— Begin —
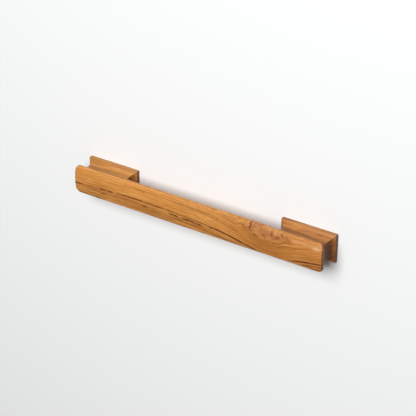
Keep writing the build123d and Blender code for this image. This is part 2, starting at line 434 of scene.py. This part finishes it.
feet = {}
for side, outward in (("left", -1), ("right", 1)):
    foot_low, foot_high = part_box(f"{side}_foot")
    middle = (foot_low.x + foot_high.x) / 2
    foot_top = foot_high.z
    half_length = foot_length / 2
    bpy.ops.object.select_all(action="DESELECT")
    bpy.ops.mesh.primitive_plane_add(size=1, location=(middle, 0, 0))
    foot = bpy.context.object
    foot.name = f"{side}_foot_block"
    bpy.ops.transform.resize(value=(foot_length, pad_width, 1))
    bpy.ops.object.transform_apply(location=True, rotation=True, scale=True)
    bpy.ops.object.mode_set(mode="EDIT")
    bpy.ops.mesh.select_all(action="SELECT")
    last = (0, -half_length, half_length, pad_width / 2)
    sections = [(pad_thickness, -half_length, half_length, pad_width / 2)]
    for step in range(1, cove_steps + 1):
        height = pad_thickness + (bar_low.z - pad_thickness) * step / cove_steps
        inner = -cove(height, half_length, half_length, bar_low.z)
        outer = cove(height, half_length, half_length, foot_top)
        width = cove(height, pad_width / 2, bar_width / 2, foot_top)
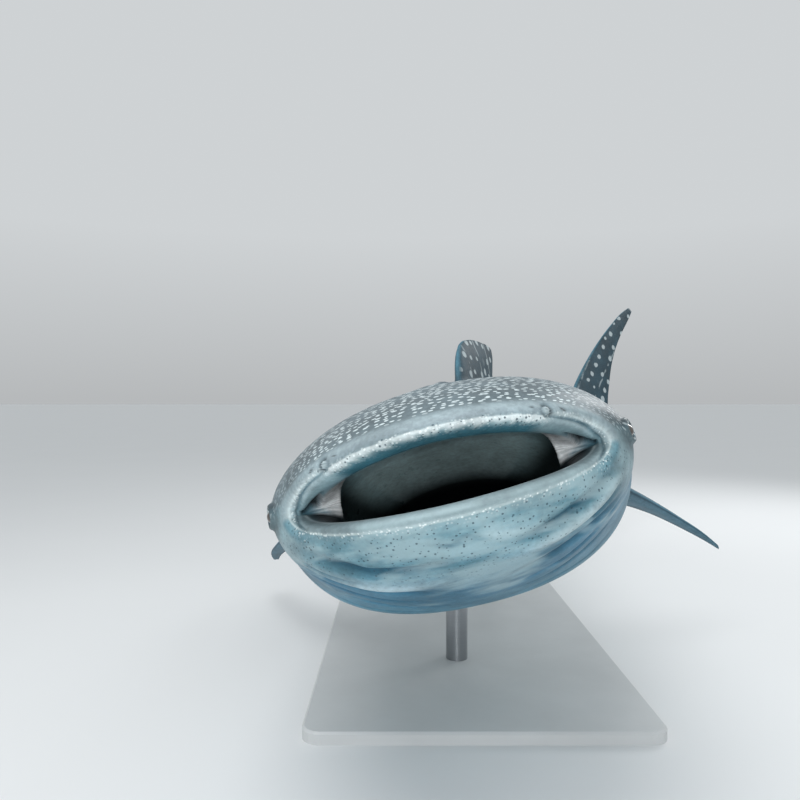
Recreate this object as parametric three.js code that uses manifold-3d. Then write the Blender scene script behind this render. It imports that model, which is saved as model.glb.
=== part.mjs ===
— End —
WHAT IS BEING ASKED: Without leaving anything out, quote all the data.

TASK ANSWER:
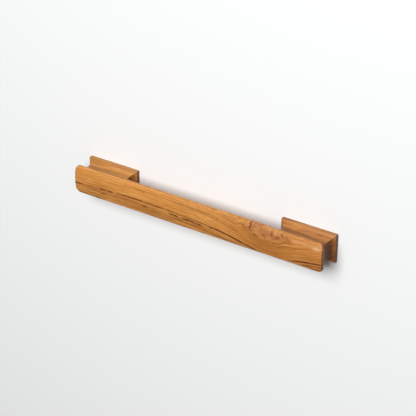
Keep writing the build123d and Blender code for this image. This is part 2, starting at line 434 of scene.py. This part finishes it.
feet = {}
for side, outward in (("left", -1), ("right", 1)):
    foot_low, foot_high = part_box(f"{side}_foot")
    middle = (foot_low.x + foot_high.x) / 2
    foot_top = foot_high.z
    half_length = foot_length / 2
    bpy.ops.object.select_all(action="DESELECT")
    bpy.ops.mesh.primitive_plane_add(size=1, location=(middle, 0, 0))
    foot = bpy.context.object
    foot.name = f"{side}_foot_block"
    bpy.ops.transform.resize(value=(foot_length, pad_width, 1))
    bpy.ops.object.transform_apply(location=True, rotation=True, scale=True)
    bpy.ops.object.mode_set(mode="EDIT")
    bpy.ops.mesh.select_all(action="SELECT")
    last = (0, -half_length, half_length, pad_width / 2)
    sections = [(pad_thickness, -half_length, half_length, pad_width / 2)]
    for step in range(1, cove_steps + 1):
        height = pad_thickness + (bar_low.z - pad_thickness) * step / cove_steps
        inner = -cove(height, half_length, half_length, bar_low.z)
        outer = cove(height, half_length, half_length, foot_top)
        width = cove(height, pad_width / 2, bar_width / 2, foot_top)
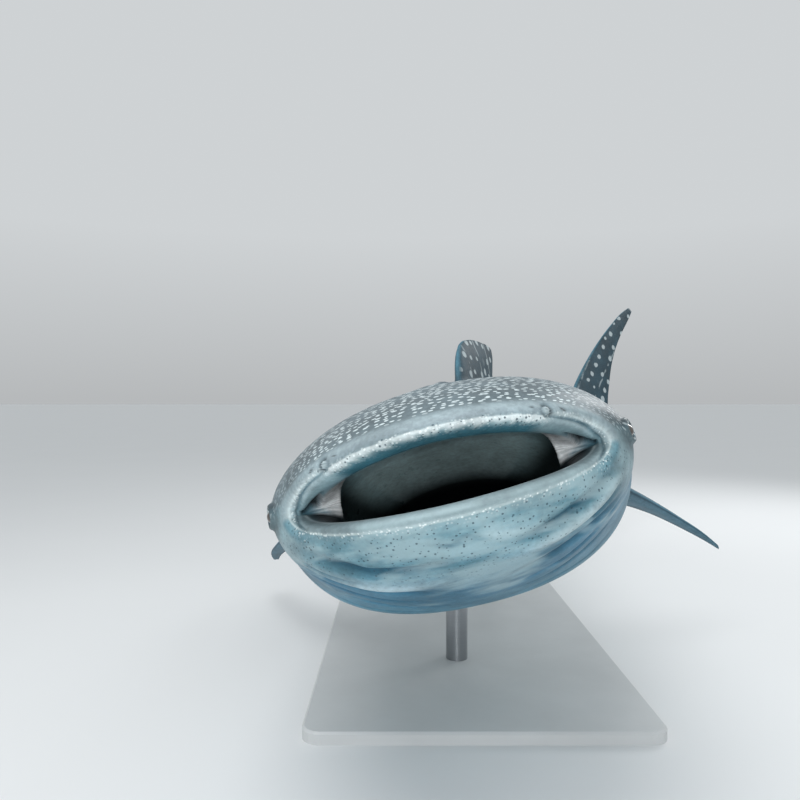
Recreate this object as parametric three.js code that uses manifold-3d. Then write the Blender scene script behind this render. It imports that model, which is saved as model.glb.
=== part.mjs ===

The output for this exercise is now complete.